Inventores de vidas

La vida de Jean-Claude Romand fue una portentosa falsificación. Aparentemente, Romand era médico y eminente investigador de la OMS, frecuentaba ministros y daba conferencias. Pero, en realidad, ni siquiera tenía título universitario y, aunque parezca increíble, logró engañar a todo el mundo, incluida su mujer, sobre su doble vida.
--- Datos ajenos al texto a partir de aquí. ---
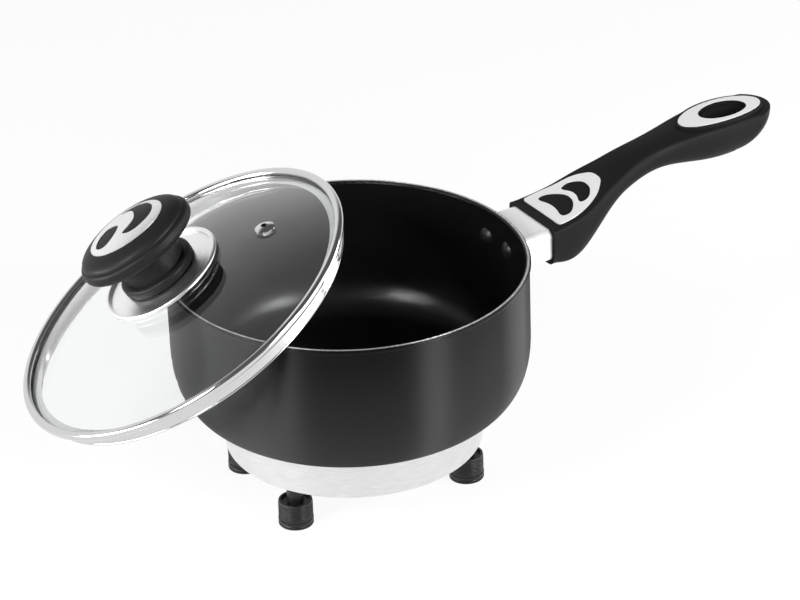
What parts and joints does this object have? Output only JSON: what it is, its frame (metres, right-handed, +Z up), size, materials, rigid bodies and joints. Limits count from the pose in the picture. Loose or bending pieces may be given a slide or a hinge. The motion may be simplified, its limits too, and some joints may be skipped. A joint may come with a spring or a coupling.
{
  "type": "electric pan",
  "caption": "Round electric saucepan on a heated base with rubber feet, a curved side handle, and a domed glass lid with a knob leaning over its rim.",
  "frame": {"origin": "on the table, below the pan's own axis", "axes": "+X from the pan's axis along the handle, +Z up the pan's axis, +Y to the left seen from the pan towards the handle's end, where the inlet is"},
  "size_m": [0.4167, 0.2127, 0.1653],
  "materials": {
    "bowl": "dark grey non-stick coating, satin",
    "bright": "brushed",
    "steel": "polished to satin",
    "band": "polished",
    "grip": "fine satin",
    "knob": "soft gloss",
    "rivet": "dark coated",
    "glass": "clear tempered",
    "foot": "moulded rubber",
    "post": "moulded",
    "inlet": "moulded",
    "pins": "plain",
    "sheath": "plain sheath",
    "wool": "mineral fibre board",
    "zinc": "zinc plated",
    "wire": "silicone sleeve",
    "seal": "silicone",
    "device": "plain housing"
  },
  "bodies": {
    "pan": {"pan_bowl": "bowl", "handle_rivets": "rivet", "handle_bracket": "zinc", "flame_guard": "steel", "handle_grip": "grip", "handle_shield_inlay": "steel", "handle_ring_inlay": "steel", "handle_screw": "zinc", "base_ring": "bright", "base_cover": "zinc", "foot_nuts": "zinc", "heat_plate": "bright", "heating_element": "sheath", "insulation_disc": "wool", "clamp_plate": "zinc", "thermostat": "device", "thermal_fuse": "device", "lead_wires": "wire", "base_stud": "zinc", "base_spacer": "zinc", "base_washer": "zinc", "base_nut": "zinc", "inlet_housing": "inlet", "inlet_pins": "pins", "inlet_screws": "zinc", "rubber_foot_1": "foot", "foot_post_1": "post", "rubber_foot_2": "foot", "foot_post_2": "post", "rubber_foot_3": "foot", "foot_post_3": "post", "rubber_foot_4": "foot", "foot_post_4": "post"},
    "lid": {"lid_glass": "glass", "lid_rim": "band", "steam_vent": "band", "knob_disc": "steel", "knob_stem": "knob", "knob_cap": "knob", "knob_inlay": "steel", "knob_seal": "seal", "knob_washer": "zinc", "knob_screw": "zinc"}
  },
  "joints": [
    {"name": "lid_lift", "type": "slide", "parent": "pan", "child": "lid", "axis": [0, 0, 1], "range_m": [0, 0.12]}
  ]
}
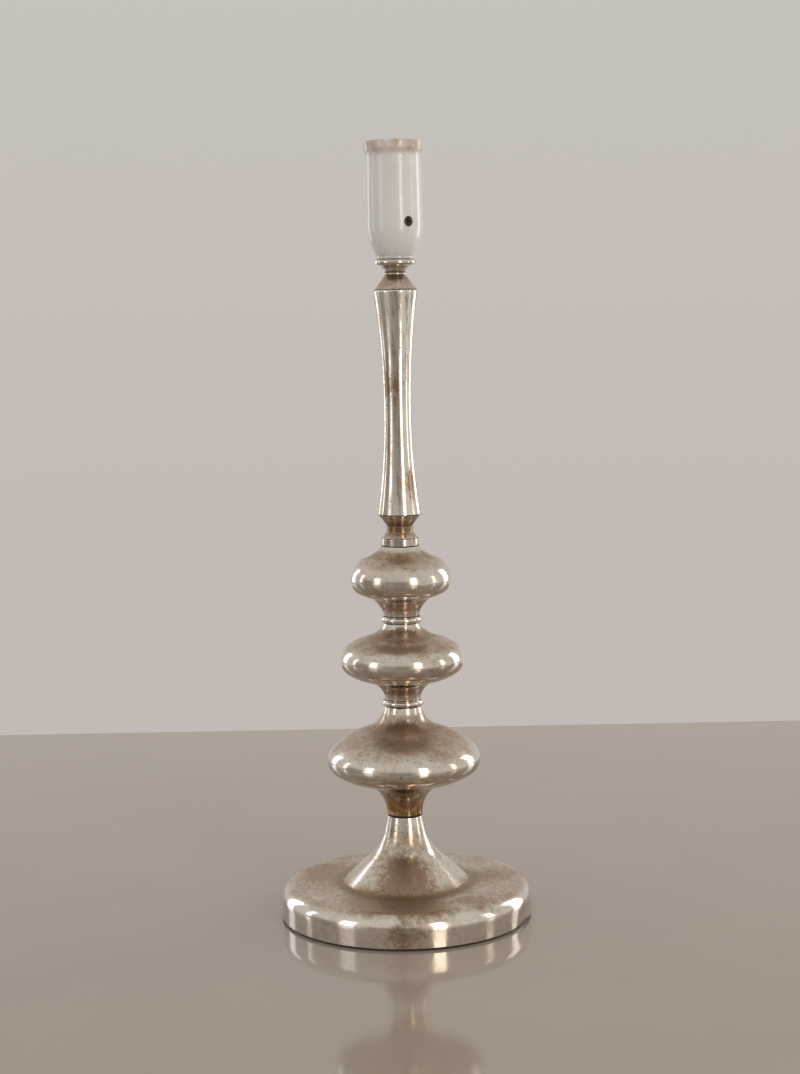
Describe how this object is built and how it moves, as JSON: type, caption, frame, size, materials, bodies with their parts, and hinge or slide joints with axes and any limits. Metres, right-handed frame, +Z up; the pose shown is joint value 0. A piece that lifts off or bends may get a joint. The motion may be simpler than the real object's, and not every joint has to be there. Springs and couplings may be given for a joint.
{
  "type": "candlestick lamp",
  "caption": "Tall table lamp base turned like a candlestick: round weighted foot, stacked knops, waisted shaft and a slim empty lampholder for a small screw-cap bulb.",
  "frame": {"origin": "centre of the felt's underside, on the surface the lamp stands on", "axes": "+Z up along the tie tube; -Y is the front that the picture shows; the cord inlet is at +Y"},
  "size_m": [0.1284, 0.1299, 0.3934],
  "materials": {
    "silver_plate": "worn silver plate on brass, polished with brown tarnish",
    "bare_brass": "turned brass",
    "bronze": "rolled phosphor bronze strip",
    "steel": "zinc plated",
    "cast_iron": "sand cast",
    "moulded_resin": "gloss",
    "black_plastic": "satin",
    "ceramic": "unglazed steatite",
    "felt": "matte"
  },
  "bodies": {
    "root": {"felt_pad": "felt", "bottom_plate": "steel", "plate_screws": "steel", "base_weight": "cast_iron", "base_shell": "silver_plate", "cord_bush": "black_plastic", "base_nut": "steel", "base_lock_washer": "steel", "base_washer": "steel", "tie_tube": "steel", "base_neck_ring": "bare_brass", "lower_knop": "silver_plate", "lower_bead_ring": "silver_plate", "middle_knop": "silver_plate", "upper_bead_ring": "silver_plate", "upper_knop": "silver_plate", "shaft_collar": "silver_plate", "shaft_foot": "silver_plate", "waisted_shaft": "silver_plate", "shaft_cap": "silver_plate", "holder_dish": "silver_plate", "holder_housing": "moulded_resin", "holder_entry_bush": "bare_brass", "retaining_screw": "steel", "contact_block": "ceramic", "thread_shell": "bare_brass", "shell_screws": "steel", "contact_root": "bronze", "contact_rivet": "bare_brass", "live_terminal": "bare_brass", "neutral_terminal": "bare_brass", "terminal_screws": "steel"},
    "contact": {"contact_arm": "bronze"}
  },
  "joints": [
    {"name": "contact_spring", "type": "hinge", "parent": "root", "child": "contact", "pos_m": [-0.0024, 0, 0.3646], "axis": [0, 1, 0], "range_deg": [0, 10], "stiffness_Nm_per_rad": 0.06}
  ]
}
    01 dic 2012 / 09:54 H.

    Cada mañana tomaba su cartera para ir a su supuesto despacho en Ginebra, pero era otra de sus representaciones porque a donde iba era a dar vueltas por carreteras secundarias o a refugiarse en habitaciones de hotel hasta que, por la tarde, aparecía en su casa investido de padre de familia, besaba a los suyos y comentaba las incidencias del trabajo.

    El día en que se iba a descubrir la patraña de su vida, no pudo soportar la destrucción de su personaje y, en un arresto de criminal dignidad, asesinó a sus padres, a su mujer, a sus hijos, y quiso suicidarse junto a los cadáveres de los suyos en el incendio que provocó en su casa. No soportó que se hiciera pública la falsedad de su vida ya que iba a perder lo único que poseía, la careta, y sabía que debajo de la máscara solo había aire y desolación. 

    Romand, en realidad, tuvo la ambición de los novelistas, la de inventar vidas y hacerlas pasar por reales, pero con la diferencia de que él no relataba hechos a los demás sino que se los contaba a sí mismo y luego, hora a hora, minuto a minuto, los representaba. Romand era su propio dios, su propia creación, su propio personaje. Fue tan prisionero de su sostenida ficción que terminó por convertir toda su vida en teatro.

    Un caso semejante es el de Thomas Quick, quien engañó durante mucho tiempo a un equipo de sicólogos y a la policía sueca atribuyéndose 32 homicidios que nunca cometió. Lo hizo para sentirse alguien y para permanecer en el psiquiátrico donde le daban una droga desinhibidora que le producía placer al tiempo que le hacía relatar sus atroces crímenes imaginarios. Quick se documentaba leyendo lo publicado sobre cada crimen en la Real Biblioteca de Estocolmo, igual que Romand acudía a su memoria recordando continuamente cada uno de sus actos pasados para que su actuación en el presente no tuviera contradicciones. Tanto Romand como Quick fueron mucho más personajes que personas, aunque habría que preguntarse cuánto hay de personas y cuánto de personajes hay en cada uno de nosotros. Andamos tan sobrados de ficción, tan llenos de mitos y de imposturas que cuesta fijar las coordenadas de nuestra identidad. Representamos sin esfuerzo nuestro personaje, nos contamos miles de historias sobre nosotros mismos, escribimos a diario una inmensa novela colectiva. Y tal vez no haya más remedio que aceptar la presencia de la invención en nuestras vidas porque todos necesitamos creernos mejores, ser más, ser otros. Imaginar que podemos sortear los sumideros de la realidad para caminar solo por sus soleadas praderas.